I have heard scientists mutter that they have not the time to go back and deal with the past; that to teach the Phlogiston Theory is not a good use of school time. I have every sympathy with their problems, but have found that knowing how new studies came into being can be a source of great interest and provoke questions of importance today.

Ancient truths

Giving emphasis to particular periods, while necessary, can mean that we run into the danger of ascribing different value to different periods of time. I can see the point of giving time to, say, Hitler’s Germany, as long as it is not suggested that its more up-to-date lessons are superior to those from long ago. A modern truth may be more comprehensible by being expressed in modern terms, but it is likely to prove an ancient truth dressed up. Forward in Faith knows this well enough.

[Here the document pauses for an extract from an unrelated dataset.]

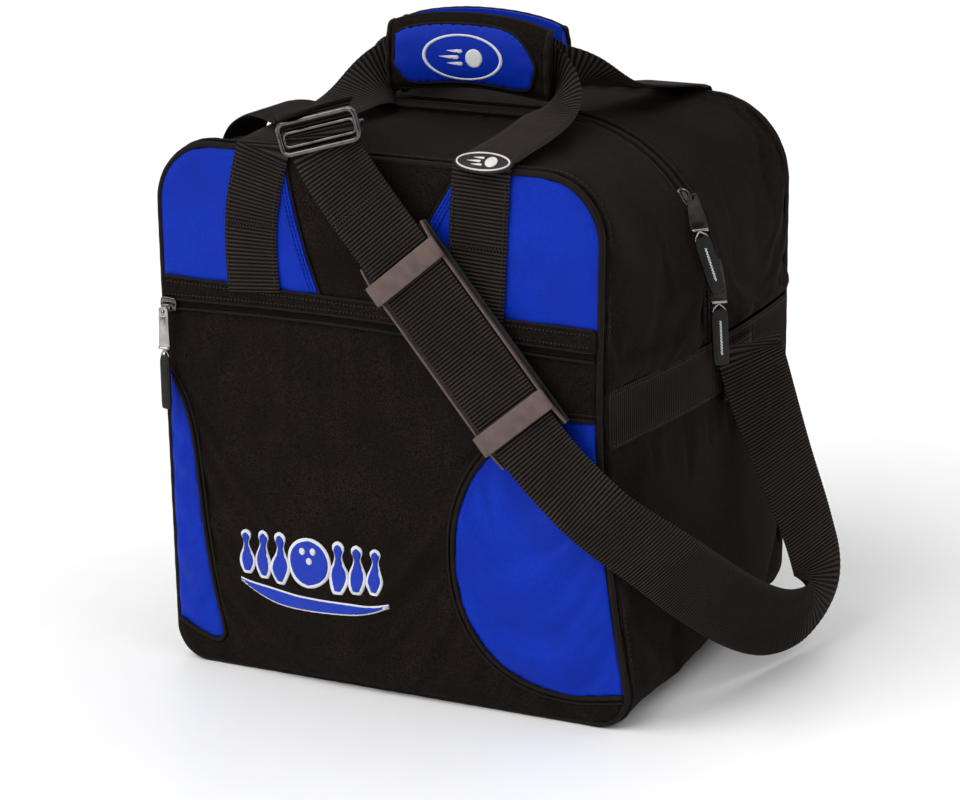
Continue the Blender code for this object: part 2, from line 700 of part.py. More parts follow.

The true lessons of the past do not date. Our task is of reinterpretation, not rejection. This should emerge from our history teaching, which because of the inadequate time that can be allotted to history specialists, should be a part of the teaching in all departments, whether of literature, science, languages, or religious knowledge.

To sum up, I believe that the teaching of history in schools must be a prime concern of educationalists, and that it should lead the young to reflect on the meaning of life in general, as well as the meanings of particular events in the past, ancient and recent.

I do not believe that I am telling Heads anything they do not already know; but to judge from the themes of current political debate about education, and from reports of parents and others, Heads are less able to influence the situation than ever before.

If history is still badly taught, the only possibilities for improving the situation are either by a general acceptance by the educational establishment of what I say, or preferably by leaving matters more in the hands of those sensible and decent (and often Christian) men and women who have embarked on their callings with an idea of the real needs of the human situation.